De acordo com cálculos das Forças Armadas da Colômbia, são necessários menos de US$ 2 dólares (cerca de R$ 8,33) para se produzir um artefato improvisado. Já o custo de recuperação de uma vítima se aproxima dos US$ 300 mil (cerca de R$ 1,4 milhão), o que faz com que a grande maioria recorra aos serviços prestados por organizações internacionais ou pelo Estado.
Em 2022, mais de 123 mil pessoas foram forçadas a se deslocar devido à presença de artefatos explosivos ou ocorrência de combates entre grupos armados irregulares em suas comunidades, um aumento de 62% em relação a 2021. Outras 39,4 mil ficaram confinadas, segundo dados do CICV.
A piora do cenário humanitário se dá em um contexto de negociação entre o governo e grupos paramilitares como o Exército de Libertação Nacional (ELN), a última guerrilha ativa do país. Suspensos desde 2019 por decisão do então presidente Iván Duque, os diálogos foram retomados em novembro, três meses após o início do governo de Gustavo Petro. Ex-guerrilheiro e primeiro chefe de Estado de esquerda da Colômbia, foi eleito com a promessa de uma política de “paz total” para encerrar décadas de conflito armado no país, que é o maior produtor mundial de cocaína — uma das principais fontes de renda dos grupos paramilitares.
— É complexo negociar com tantos grupos diferentes ao mesmo tempo, mas vejo com bons olhos a ação do governo — diz Parra, da Unmas.

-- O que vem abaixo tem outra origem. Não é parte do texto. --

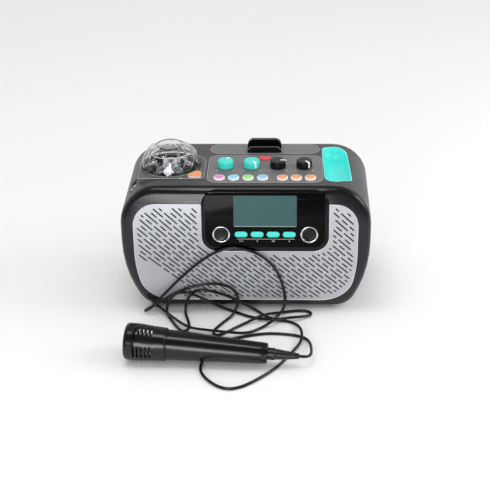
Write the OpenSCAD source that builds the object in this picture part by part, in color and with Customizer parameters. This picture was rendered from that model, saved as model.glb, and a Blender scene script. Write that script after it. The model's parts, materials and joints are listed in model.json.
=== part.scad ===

No início de janeiro, o governo chegou a anunciar um cessar-fogo bilateral, mas foi desmentido pelo ELN. Dois meses depois, um ataque reivindicado por esse grupo deixou nove militares mortos e vários outros feridos em Norte Santander. Para Mariany Monroy, do Grupo de Ação Integral contra Minas Antipessoal da Colômbia, o aquecimento dos conflitos já era esperado.
— Estamos vivendo um momento muito parecido com o de 2012, porque estamos iniciando diálogos com os grupos armados e, infelizmente, como aconteceu em 2012, os conflitos e instalações de minas aumentaram. É um modo dos grupos armados demonstrarem força — afirma.